My people are efficient and there was only a minimal wait for the connecting flight from Paris to Catania. I was first off the airplane when we landed and soon after, towing my bag, emerged from Italian customs. I was met by a middle-aged man in a crisp uniform. He apparently had been briefed on my appearance, for he approached me immediately.
"Benvenuti,
Signore Garvey. My name is Bruno. Welcome to Sicily. Is this all your luggage?"
"Yes, thank you."
Pack lightly,
I'd been told.
I let him take it. To be honest, I still wasn't entirely sure what I was getting into. Dr. Webber, my shrink, had been encouraging without giving much information. The clinic website, while not going into any great detail, had made the place look comfortable and had stressed the benefits of tranquility. That much had been enough. If excitement had abandoned me, then why not woo tranquility?
Bruno led me outside to a shiny grey limousine sitting in a No Parking zone, where a muscular young man in a
Polizia di Stato
uniform was busily not noticing. He looked me over, nodded at Bruno and strolled away.
There was a soft
chuff
as Bruno closed the door behind me, then he circled the limo, got behind the wheel, started the engine and turned on the air conditioning. That done, he turned and looked back at me over his seat.
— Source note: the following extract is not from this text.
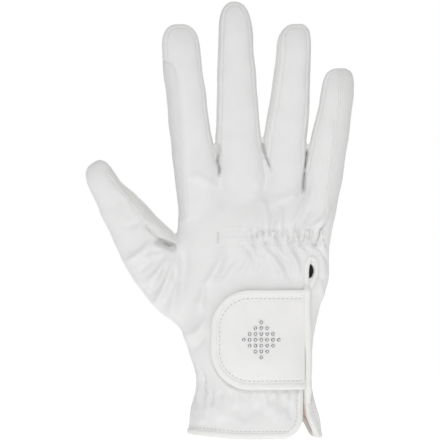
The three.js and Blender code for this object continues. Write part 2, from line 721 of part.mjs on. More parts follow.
// Panels of the thumb. The seam between them leans over the thumb's front: shares of the thumb's
// width and depth where it passes, and its lean.
const thumbSeam = { across: -0.12, deep: 0.36, lean: 0.34 };

function thumbFrontRegion(grow) {
  const middle = { s: thumbSeam.across * thumbWidth, y: thumbSeam.deep * thumbDepth };
  const lineAt = (y) => middle.s - thumbSeam.lean * (y - middle.y) - grow;
  const near = -thumbLength;
  const far = thumbLength;
  const shape = new THREE.Shape([
    new THREE.Vector2(lineAt(near), near), new THREE.Vector2(farAway, near),
    new THREE.Vector2(farAway, far), new THREE.Vector2(lineAt(far), far),
  ]);
  const geometry = new THREE.ExtrudeGeometry(shape, { depth: farAway, bevelEnabled: false });
  geometry.translate(0, 0, -farAway * half);
  geometry.applyMatrix4(new THREE.Matrix4().makeBasis(thumbAcross, new THREE.Vector3(0, 1, 0), thumbAlong));
  geometry.translate(thumbRoot.x, thumbRoot.y, thumbRoot.z);
  return solidOf(geometry);
}

const handGrown = handTube(-seamGap, bodyTop, seamGap, skinRings);
const thumbSkin = thumbTube(0, thumbFacets).subtract(inside).subtract(handGrown)
  .subtract(fingerTube(fingers[0], seamGap, fingerFacets));
addPiece("thumb_front", thumbSkin.intersect(thumbFrontRegion(0)), leather);
addPiece("thumb_back", thumbSkin.subtract(thumbFrontRegion(seamGap)), knit);

// Bound edge of the keyhole and slit. Beside the tab it is a thicker stack that holds the tab's end.
const bindingTop = seamGap + bindingLift;
const frontHalf = frontPrism([
  { x: -farAway, z: -farAway },
  { x: farAway, z: -farAway },
  { x: farAway, z: farAway },
  { x: -farAway, z: farAway },
], -farAway, 0);
const slitBand = slitCutter(bindingWidth).subtract(slitCutter(0));
const slitTop = keyholeZ + keyholeHeight + 2 * bindingWidth;
const stackOutline = [0, half, 1].map((share) => {
  const z = tabBottom + (tabTop - tabBottom) * share;
  return { x: slitX(z) + slitWidth * half, z };
});
const stackOuter = [...stackOutline].reverse().map((point) => ({ x: point.x + bindingWidth, z: point.z }));
const stackRegion = frontPrism([...stackOuter.reverse(), ...stackOutline.reverse()], -farAway, 0);
const stack = handSleeve(tabBottom, tabTop, seamGap, tabLow + tabThickness).intersect(stackRegion);
const slitBinding = handSleeve(0, slitTop, seamGap, bindingTop).intersect(slitBand).intersect(frontHalf);
addPiece("slit_binding", slitBinding.add(stack), smooth);

// Bound edge of the cuff, folded over the skin's raw edge.
const hemBand = handSleeve(0, hemHeight, seamGap, bindingTop);
const hemFold = handTube(0, hemLip, bindingTop, trimRings)
  .subtract(handTube(-overcut, hemLip + overcut, -wall, liningRings));
addPiece("hem_binding", hemBand.add(hemFold).subtract(slitCutter(bindingWidth + seamGap)), smooth);

// Closure tab and its bound edge.
const tabPrism = (inset) => frontPrism(tabOutline(inset), -farAway, 0);
const tabSleeve = (lift) => handSleeve(tabBottom - overcut, tabTop + overcut, tabLow, tabLow + lift);
addPiece("closure_tab", tabSleeve(tabThickness).intersect(tabPrism(tabEdge + seamGap)), smooth);
const tabRim = tabPrism(0).subtract(tabPrism(tabEdge));
addPiece("tab_binding", tabSleeve(tabThickness + tabEdgeLift).intersect(tabRim), smooth);

// Stones of the lozenge, each seated square on the tab's face.
function tabPoint(x, z) {
  const section = handSection(z);
  const grow = tabLow + tabThickness + stoneSeat;
  const middle = (section.left + section.right) * half;
  const share = (x - middle) / ((section.right - section.left) * half + grow);
  return new THREE.Vector3(x, curlAt(z) - (section.back + grow) * bluntDepth(share, handBluntness), z);
}

const lozengeX = tabLeft + lozengePlace * tabReach;
const lozengeZ = (tabBottom + tabTop) * half;
let stoneNumber = 0;
for (let row = -lozengeReach; row <= lozengeReach; row += 1) {
  const inRow = lozengeReach - Math.abs(row);
  for (let place = -inRow; place <= inRow; place += 1) {
    const x = lozengeX + place * stonePitch;
    const z = lozengeZ + row * stonePitch;
    const seat = tabPoint(x, z);
    const acrossFace = tabPoint(x + half, z).sub(tabPoint(x - half, z));
    const upFace = tabPoint(x, z + half).sub(tabPoint(x, z - half));
    const outwards = acrossFace.cross(upFace).normalize();
    const radius = stoneDiameter * half;
    const cut = new THREE.CylinderGeometry(radius * stoneTable, radius, stoneHeight, stoneFacets);
    const stone = new THREE.Mesh(cut, crystal);
    stoneNumber += 1;
    stone.name = `crystal_${String(stoneNumber).padStart(2, "0")}`;
    stone.quaternion.setFromUnitVectors(new THREE.Vector3(0, 1, 0), outwards);
    stone.position.copy(seat).addScaledVector(outwards, stoneHeight * half);
    group.add(stone);
  }
}

export default group;
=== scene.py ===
# %% [markdown]
# # The looks of a white riding glove
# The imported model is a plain, faceted glove. This script keeps it as the frame and makes the real
# surfaces round it: one seamless skin, parted into panels, with bindings, stitches and cut stones.
# Everything is made from named sizes, in millimetres, and turned into metres at the last moment.

import math

import bpy
import numpy as np
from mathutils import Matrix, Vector
from mathutils.bvhtree import BVHTree
from mathutils.kdtree import KDTree


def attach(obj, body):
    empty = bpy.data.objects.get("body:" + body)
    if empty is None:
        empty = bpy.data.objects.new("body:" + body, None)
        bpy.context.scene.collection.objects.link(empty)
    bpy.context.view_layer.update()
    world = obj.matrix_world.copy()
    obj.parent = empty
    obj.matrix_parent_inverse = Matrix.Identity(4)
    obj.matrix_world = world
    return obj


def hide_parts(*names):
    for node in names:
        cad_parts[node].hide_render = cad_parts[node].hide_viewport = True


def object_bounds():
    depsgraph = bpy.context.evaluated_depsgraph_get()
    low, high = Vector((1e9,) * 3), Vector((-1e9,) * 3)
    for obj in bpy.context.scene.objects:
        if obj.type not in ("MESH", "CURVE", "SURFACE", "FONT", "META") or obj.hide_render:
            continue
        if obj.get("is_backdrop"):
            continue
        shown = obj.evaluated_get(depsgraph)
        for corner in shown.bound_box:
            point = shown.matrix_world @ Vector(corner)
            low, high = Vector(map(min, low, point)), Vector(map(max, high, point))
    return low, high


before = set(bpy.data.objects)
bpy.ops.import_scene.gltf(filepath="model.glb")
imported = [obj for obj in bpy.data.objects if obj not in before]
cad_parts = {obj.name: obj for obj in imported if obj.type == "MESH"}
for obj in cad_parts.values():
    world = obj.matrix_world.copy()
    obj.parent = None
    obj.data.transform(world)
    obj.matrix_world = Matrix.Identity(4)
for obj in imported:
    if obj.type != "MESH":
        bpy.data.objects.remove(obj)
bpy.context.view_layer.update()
MM = 0.001

# %% [markdown]
# ## Camera, light and floor
# The glove is seen straight on, with its long side filling the picture. A long lens keeps the
# fingers parallel. The light is one soft box in front, above and a little to the left, with a weak
# fill beside it and a rim light behind. Big lamps near the glove give the soft shade of a studio.

# %% Camera
PIXEL = 0.535
FRAME_PIXELS = 440
VIEW_X, VIEW_Z = -18.5, 116.6
CAMERA_AWAY = 2.5
camera_data = bpy.data.cameras.new("camera")
camera_data.sensor_width = 36
camera_data.lens = CAMERA_AWAY / (PIXEL * FRAME_PIXELS * MM) * camera_data.sensor_width
camera_data.clip_start, camera_data.clip_end = 0.1, 20
camera = bpy.data.objects.new("camera", camera_data)
camera.location = (VIEW_X * MM, -CAMERA_AWAY, VIEW_Z * MM)
camera.rotation_euler = (math.radians(90), 0, 0)
bpy.context.scene.collection.objects.link(camera)
bpy.context.scene.camera = camera
print("lens, mm:", round(camera_data.lens))

# %% Lamps
bpy.context.scene.view_settings.view_transform = "Standard"
# name, place and side of the square in metres, watts
LAMPS = [("key_light", (-0.22, -1.95, 1.75), 0.6, 18.8), ("fill_light", (0.4, -2.35, 0.3), 1.6, 2.3),
         ("rim_light", (0.5, 1.9, 1.2), 1.4, 8)]


def soft_box(name, place, size, watts):
    """A square lamp that is turned towards the middle of the glove."""
    light = bpy.data.lights.new(name, "AREA")
    light.shape, light.size, light.energy = "SQUARE", size, watts
    lamp = bpy.data.objects.new(name, light)
    lamp.location = place
    aim = Vector((VIEW_X * MM, 0, VIEW_Z * MM)) - Vector(place)
    lamp.rotation_euler = aim.to_track_quat("-Z", "Y").to_euler()
    bpy.context.scene.collection.objects.link(lamp)
    return lamp


print("lamps:", [soft_box(*row).name for row in LAMPS])

# %% [markdown]
# ## The room
# A white thing shows its form by the grey that its turned-away sides take from the room. A picture
# of a studio could give that, but a few nodes do it in every view: the world is pale, darker to the
# left and right, so that rounded edges fall off, and white in a narrow cone right behind the glove.
# The helper makes a node, sets its inputs, and links those that come from another node.

# %% Room
def node(tree, kind, inputs, **settings):
    """A shader node, with each input set to a value or linked to another node's output."""
    made = tree.nodes.new("ShaderNode" + kind)
    for name, value in settings.items():
        setattr(made, name, value)
    for socket, value in inputs.items():
        if isinstance(value, bpy.types.NodeSocket):
            tree.links.new(value, made.inputs[socket])
        else:
            made.inputs[socket].default_value = value
    return made


ROOM_GREY, ROOM_SIDES, ROOM_WHITE = 0.55, 0.24, 1.0
WHITE_CONE, CONE_EDGE = math.cos(math.radians(11)), 0.02
world = bpy.data.worlds.new("pale_room")
bpy.context.scene.world = world
world.use_nodes = True
room = world.node_tree
direction = node(room, "TexCoord", {}).outputs["Generated"]
backwards, sideways = [
    node(room, "VectorMath", {0: direction, 1: axis}, operation="DOT_PRODUCT").outputs["Value"]
    for axis in ((0, 1, 0), (1, 0, 0))]
to_side = node(room, "Math", {0: sideways}, operation="ABSOLUTE").outputs["Value"]
grey = node(room, "MapRange", {"Value": to_side, "To Min": ROOM_GREY, "To Max": ROOM_SIDES}).outputs["Result"]
room_strength = node(room, "MapRange", {
    "Value": backwards, "From Min": WHITE_CONE - CONE_EDGE, "From Max": WHITE_CONE,
    "To Min": grey, "To Max": ROOM_WHITE}).outputs["Result"]
room_light = room.nodes["Background"]
room_light.inputs["Color"].default_value = (1, 1, 1, 1)
room.links.new(room_strength, room_light.inputs["Strength"])
print("room nodes:", len(room.nodes))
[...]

"We will be about two hours, Signore Garvey." He explained the controls for the entertainment system and the privacy screen, pointed out a small refrigerator. Seeing me nod, he turned in his seat, signaled and pulled out, the engine a kitten's purr.
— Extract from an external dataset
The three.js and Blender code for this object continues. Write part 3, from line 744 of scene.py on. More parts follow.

A late flight, ten hours to Paris, two and a half hours to Catania and ground time on top of that; I was beyond tired. I raised the privacy screen, settled myself and dozed fitfully until the limo pulled to a gentle stop.
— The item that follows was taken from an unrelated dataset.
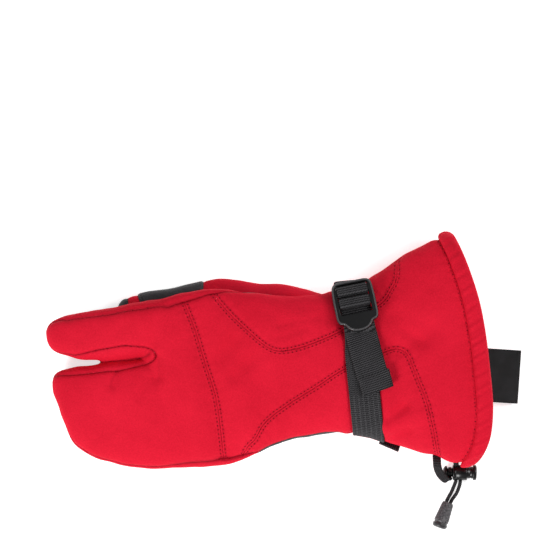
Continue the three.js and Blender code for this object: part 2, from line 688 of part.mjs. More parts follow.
// Elastic cord: two strands from the lock into the cord end, and the lead that goes up to the cuff.
function tube(points, radius, sides = 8, steps = 8) {
  const path = new THREE.CatmullRomCurve3(points.map((point) => new THREE.Vector3(...point)));
  const circle = Array.from({ length: sides }, (_, i) => new THREE.Vector2(
    radius * Math.cos((2 * Math.PI * i) / sides), radius * Math.sin((2 * Math.PI * i) / sides)));
  const options = { extrudePath: path, steps, bevelEnabled: false };
  return toSolid(new THREE.ExtrudeGeometry(new THREE.Shape(circle), options));
}

// The cord end: a tapered rubber plug with two rings and a flat bore for both strands. Its own
// axes are across the two strands, along the plug from its mouth, and square to both.
const END_MOUTH = new THREE.Vector3(97.4, -95.7, 3.9);
const END_FOOT = new THREE.Vector3(89.5, -111.3, 5.4);
const END_FACETS = 12;
const BORE_DEPTH = 14.6;
const BORE_CLEAR = 0.25;
const STRAND_OFFSET = 1.35;
const endProfile = [
  [0, 0], [3.4, 0], [3.5, 0.4], [4.7, 12.5], [4.9, 13], [4.4, 13.8], [4.4, 14.6], [5, 15.2],
  [4.6, 17], [3.4, 17.7], [0, 17.7],
];
const endAlong = END_FOOT.clone().sub(END_MOUTH).normalize();
const endAcross = new THREE.Vector3(-endAlong.y, endAlong.x, 0).normalize();
const endPlace = new THREE.Matrix4()
  .makeBasis(endAcross, endAlong, endAcross.clone().cross(endAlong))
  .setPosition(END_MOUTH);

const boreShape = new THREE.Shape();
boreShape.absarc(STRAND_OFFSET, 0, CORD_RADIUS + BORE_CLEAR, -Math.PI / 2, Math.PI / 2);
boreShape.absarc(-STRAND_OFFSET, 0, CORD_RADIUS + BORE_CLEAR, Math.PI / 2, 1.5 * Math.PI);
const endBore = new THREE.ExtrudeGeometry(boreShape, {
  depth: BORE_DEPTH + 1, curveSegments: 5, bevelEnabled: false,
});
endBore.translate(0, 0, -1);
endBore.rotateX(-Math.PI / 2);
const endPlug = toSolid(lathe(endProfile, END_FACETS).applyMatrix4(endPlace));
addPiece('cord_end', endPlug.subtract(toSolid(endBore.applyMatrix4(endPlace))), rubber);

const inEnd = (side, t) => new THREE.Vector3(side * STRAND_OFFSET, t, 0)
  .applyMatrix4(endPlace).toArray();
const strandRoutes = {
  drawcord_strand_a: [[104.1, -81.6, 4.8], [102.6, -84.6, 3.9], [100.2, -89, 3.4],
    [97.5, -92.9, 3.7], inEnd(-1, 1), inEnd(-1, 7), inEnd(-1, 14)],
  drawcord_strand_b: [[106.9, -81.9, 4.8], [106.1, -85, 3.9], [103.6, -90, 3.4],
    [100.2, -93.9, 3.7], inEnd(1, 1), inEnd(1, 7), inEnd(1, 14)],
};
for (const [name, route] of Object.entries(strandRoutes)) {
  addPiece(name, tube(route, CORD_RADIUS, 6), elastic);
}

const LEAD_RADIUS = 1.8;
const leadRoute = [[105.2, -71.2, 5.8], [105.1, -68, 7.6], [105, -64.1, 9.35]];
addPiece('drawcord_lead', tube(leadRoute, LEAD_RADIUS, 8, 3), elastic);

// The care label: a strip of folded satin that comes out of the cuff over the lower hem, one row
// per bend, with the height of its underside. a runs along it from its sewn end.
const LABEL_WIDTH = 35.5;
const LABEL_THICK = 0.8;
const LABEL_TURN = THREE.MathUtils.degToRad(-10);
const LABEL_SEAT = [101.5, -8.6];
const labelRows = table(['a', 'z'], [
  [0, 4.6],
  [8, 8.2],
  [29, 8.2],
  [36, 7],
  [44, 5.2],
  [52.5, 3.4],
]);
const label = loft(labelRows.map(({ a, z }) => (
  [[-1, 1], [1, 1], [1, 0], [-1, 0]].map(([side, face]) => {
    const across = side * LABEL_WIDTH / 2;
    return new THREE.Vector3(
      LABEL_SEAT[0] + a * Math.cos(LABEL_TURN) - across * Math.sin(LABEL_TURN),
      LABEL_SEAT[1] + a * Math.sin(LABEL_TURN) + across * Math.cos(LABEL_TURN),
      z + face * LABEL_THICK);
  }).reverse()
)));
addPiece('care_label', label, satin);

export default mitten;
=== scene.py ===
# Snowmobile mitten for the left hand, lying palm down: padded softshell and leather panels, a rolled
# cuff, a webbing strap in a ladder lock buckle, and a drawcord with its lock. Shapes are worked out
# in millimetres, in the part's own frame: +X from the fingertips to the cuff, +Y the thumb side.
import math

import bpy
import numpy as np
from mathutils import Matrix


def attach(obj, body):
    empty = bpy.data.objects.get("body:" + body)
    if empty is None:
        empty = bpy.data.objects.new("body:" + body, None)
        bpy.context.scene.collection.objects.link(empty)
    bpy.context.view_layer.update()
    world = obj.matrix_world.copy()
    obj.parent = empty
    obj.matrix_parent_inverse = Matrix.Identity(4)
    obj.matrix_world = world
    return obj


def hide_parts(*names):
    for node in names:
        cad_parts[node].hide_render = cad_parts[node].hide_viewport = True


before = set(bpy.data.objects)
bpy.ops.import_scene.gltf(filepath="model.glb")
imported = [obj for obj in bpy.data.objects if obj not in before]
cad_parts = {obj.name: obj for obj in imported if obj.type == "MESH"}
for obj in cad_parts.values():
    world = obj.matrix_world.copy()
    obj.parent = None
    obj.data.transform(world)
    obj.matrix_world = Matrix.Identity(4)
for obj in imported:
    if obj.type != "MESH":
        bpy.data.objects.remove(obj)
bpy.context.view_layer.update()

# Camera: straight above the mitten, with a long lens, turned a little against the mitten's length.
# The picture is square and as wide as VIEW_WIDTH at the height of the mitten's back.
VIEW_CENTRE = (1.7, 63.1)
VIEW_WIDTH = 369.6
VIEW_TURN = -6
CAMERA_HEIGHT = 2400
BACK_HEIGHT = 20
SENSOR_WIDTH = 36


def put(name, data):
    """An object of that data, linked into the scene."""
    made = bpy.data.objects.new(name, data)
    bpy.context.scene.collection.objects.link(made)
    return made


lens = bpy.data.cameras.new("camera")
lens.sensor_width = SENSOR_WIDTH
lens.lens = SENSOR_WIDTH * (CAMERA_HEIGHT - BACK_HEIGHT) / VIEW_WIDTH
camera = put("camera", lens)
camera.location = (VIEW_CENTRE[0] / 1000, VIEW_CENTRE[1] / 1000, CAMERA_HEIGHT / 1000)
camera.rotation_euler = (0, 0, math.radians(VIEW_TURN))
bpy.context.scene.camera = camera

# Light: a white studio all round, dark only round the camera straight above, so that flat glossy
# parts stay black. One soft light stands at the fingertips' lower side, and a weaker one at the
# cuff lifts the shadows there.
STUDIO_STRENGTH = 0.42
ZENITH_STRENGTH = 0.06
SOFTBOX_SIZE = 0.5


class Value:
    """One output of a node. Arithmetic with it adds math nodes to the same tree."""

    def __init__(self, steps, socket):
        self.steps = steps
        self.socket = socket

    def __add__(self, other):
        return self.steps.math("ADD", self, other)

    def __sub__(self, other):
        return self.steps.math("SUBTRACT", self, other)

    def __mul__(self, other):
        return self.steps.math("MULTIPLY", self, other)

    def __truediv__(self, other):
        return self.steps.math("DIVIDE", self, other)

    def __abs__(self):
        return self.steps.math("ABSOLUTE", self)


class Steps:
    """A node tree under construction, with one call for each kind of step."""

    def __init__(self, tree):
        self.tree = tree

    def feed(self, socket, value):
        """Links a value to a socket, or sets the socket to a plain number or colour."""
        if isinstance(value, Value):
            self.tree.links.new(value.socket, socket)
        else:
            socket.default_value = value

    def node(self, kind, settings=None, **inputs):
        """A new node. Its inputs are called by their names, or by i and their numbers."""
        made = self.tree.nodes.new("ShaderNode" + kind)
        for key, value in (settings or {}).items():
            setattr(made, key, value)
        for key, value in inputs.items():
            self.feed(made.inputs[int(key[1:]) if key[1:].isdigit() else key.replace("_", " ")], value)
        return made

    def output(self, kind, name=0, settings=None, **inputs):
        """One output of a new node, called by its name or number."""
        return Value(self, self.node(kind, settings, **inputs).outputs[name])

    def math(self, operation, a, b=0.0):
        """What a math node makes of a, or of a and b."""
        return self.output("Math", 0, {"operation": operation}, i0=a, i1=b)

    def step(self, value, low, high, out_low=0.0, out_high=1.0):
        """A soft step of value from out_low at low to out_high at high."""
        return self.output("MapRange", 0, {"interpolation_type": "SMOOTHSTEP"}, Value=value,
                           From_Min=low, From_Max=high, To_Min=out_low, To_Max=out_high)

    def ridge(self, value):
        """Round backs, one to each unit of value, which meet in sharp grooves."""
        return abs(self.math("SINE", value * math.pi))

    def off_middle(self, value, pitch):
        """How far value is from the middle of its repeat, as a share of the pitch."""
        return abs(self.math("FRACT", value / pitch) - 0.5)

    def colour(self, share, dark, light):
        """The colour between dark and light at share."""
        return self.output("Mix", 2, {"data_type": "RGBA"}, i0=share, i6=dark, i7=light)

    def noise(self, scale, detail=2.0, roughness=0.5):
        """Cloudy noise between 0 and 1, with scale waves to the metre."""
        return self.output("TexNoise", "Fac", Vector=self.output("TexCoord", "Object"), Scale=scale,
                           Detail=detail, Roughness=roughness)

    def parts(self, vector):
        """The three numbers of a vector."""
        return [Value(self, part) for part in self.node("SeparateXYZ", Vector=vector).outputs]

    def pattern(self):
        """The piece's own pattern coordinates, across and along, in millimetres."""
        return self.parts(self.output("UVMap", 0, {"uv_map": "pattern"}))[:2]

    def place(self):
        """Where a point is, along X and Y, in millimetres."""
        return [part * 1000.0 for part in self.parts(self.output("TexCoord", "Object"))[:2]]

    def mark(self, name):
        """The value of one of the piece's own point attributes."""
        return self.output("Attribute", "Fac", {"attribute_name": name})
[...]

I was shaking off my fatigue as Bruno opened the door. He'd already retrieved my bag and waved me towards the door of the pink stucco villa I'd seen on the website. Dusk was falling and I was struck by the silence. It was such a far cry from the endless clamour back in the city.
An attractive woman in her mid-40s rose to greet me as we entered. Curly brown hair framed a patrician face before falling over the lapels of a linen suit. I could sense solid intelligence in her brown eyes, a confident, pragmatic competence I had to pay top dollar to hire back home.
"Welcome, Mr. Garvey," she said. For some reason, I found the standard greeting particularly calming. "I am Dr. Annika Steiner, the clinic director."
Her accent and name suggested that she was German or Austrian. I noticed a wedding ring set -- on her right hand. I wondered what that meant.
"Thank you. Um...
Doctor
Steiner?"
Her smile was no less professional than Brigit's, but it seemed somehow more sincere, more welcoming. Very European, she gave me a slight bow and presented a business card. My eyebrows went up a little when I saw the letters after her name; the woman had more degrees than a pocket compass.
"Yes, 'Doctor'," she smiled. "I am, among other things, a psychologist. But, for now, I am your hostess and you must be very tired."
I nodded, merely acknowledged the truth.